U.S. Silver Corporation Bar vs the 100 oz Field

The benchmark bars at this weight come from a short list of names. The Royal Canadian Mint produces the only .9999 fine 100 oz bar in common circulation, serialised and LBMA Good Delivery listed. Asahi Refining continues the lineage of Johnson Matthey, whose discontinued 1980s bars now trade at a slight collector premium, as do Engelhard bars. Sunshine Minting, Republic Metals, and Ohio Precious Metals supply the generic-but-recognised tier, IRA-eligible when ISO 9001 certified. A bar's position in this hierarchy shows up at buyback: accredited names sell back at 1-3% below spot, while less recognised bars face wider discounts and a verification step.

For a buyer comparing this bar to those alternatives, the decision is the classic generic-versus-branded trade. The silver content is identical .999 fine; the question is whether the purchase discount on a lesser-known name exceeds the resale haircut. Buyers who plan to hold long-term and sell to a refiner or specialist dealer give up less to the brand gap than those who may need a quick retail sale.

On format, the main alternatives are ten 10 oz silver bars, which cost roughly 1-2 percentage points more in premium but can be sold piecemeal, and the kilo bar, the metric world's standard that suits European buyers better. The 100 oz bar's case is strongest for North American accumulators targeting 500+ oz positions, where its 2-4% premiums do the most compounding work.

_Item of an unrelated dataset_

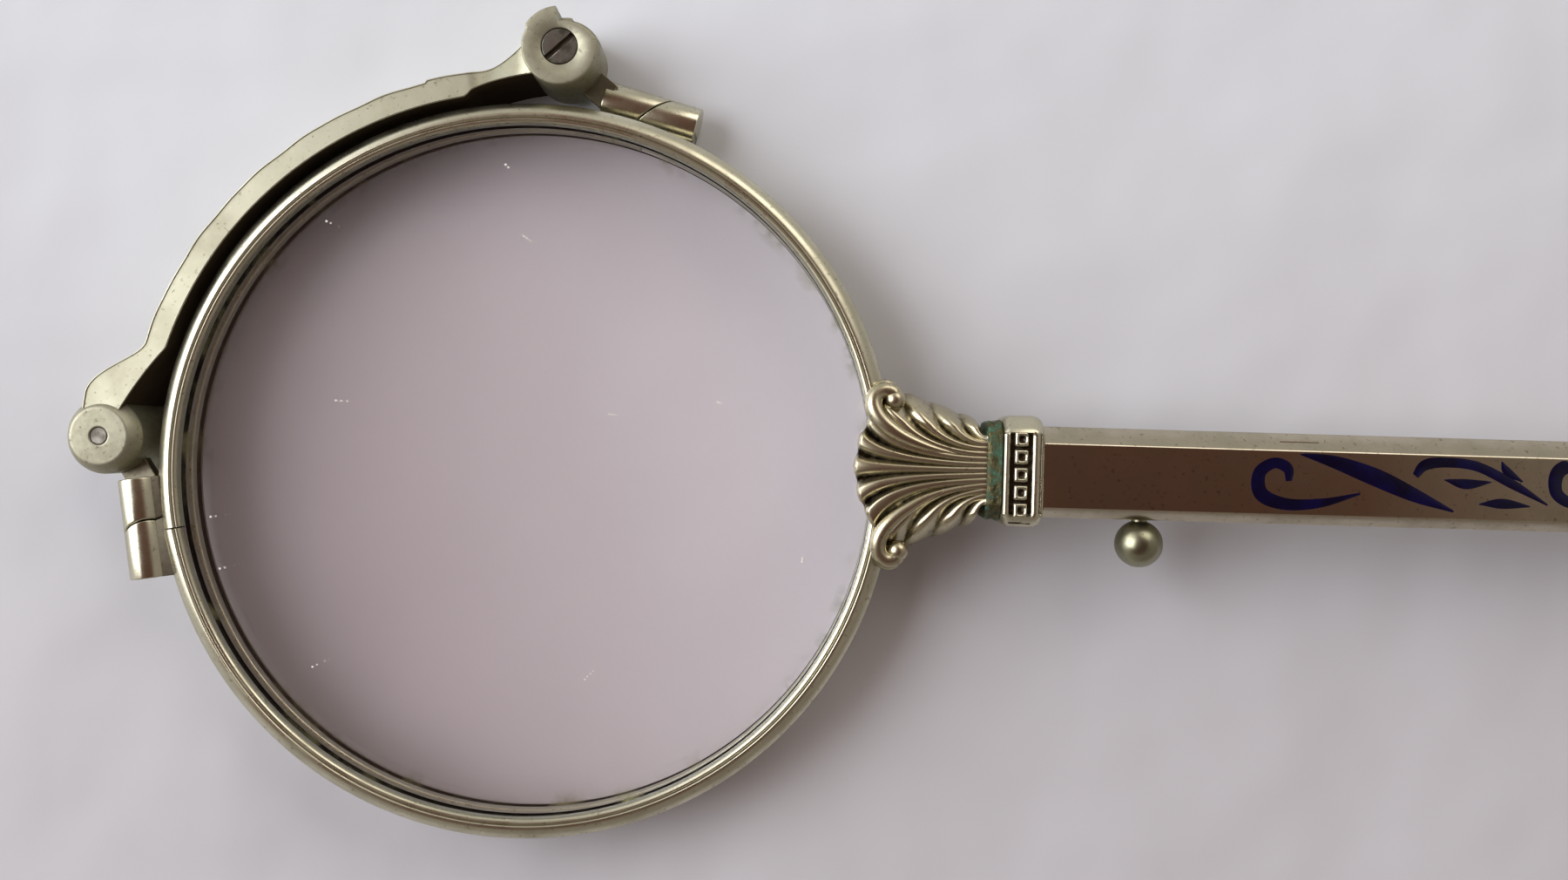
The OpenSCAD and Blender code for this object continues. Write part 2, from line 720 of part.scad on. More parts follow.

100 oz U.S. Silver Corporation Silver Bar: frequently asked questions

A 100 troy ounce silver bar weighs 100 oz (approximately 3.11 kg or 3,110 g). Troy ounces are slightly heavier than avoirdupois ounces (used for everyday goods), so a 100 troy oz bar is heavier than 100 standard ounces would be.
Retail banks in the US, UK, Canada, and Australia generally do not sell physical silver bars. Buyers need specialist bullion dealers, either online or in person. Large bars like the 100 oz size are widely available through major bullion dealers and are often listed on dealer buy-back programmes, making them straightforward to sell as well as buy.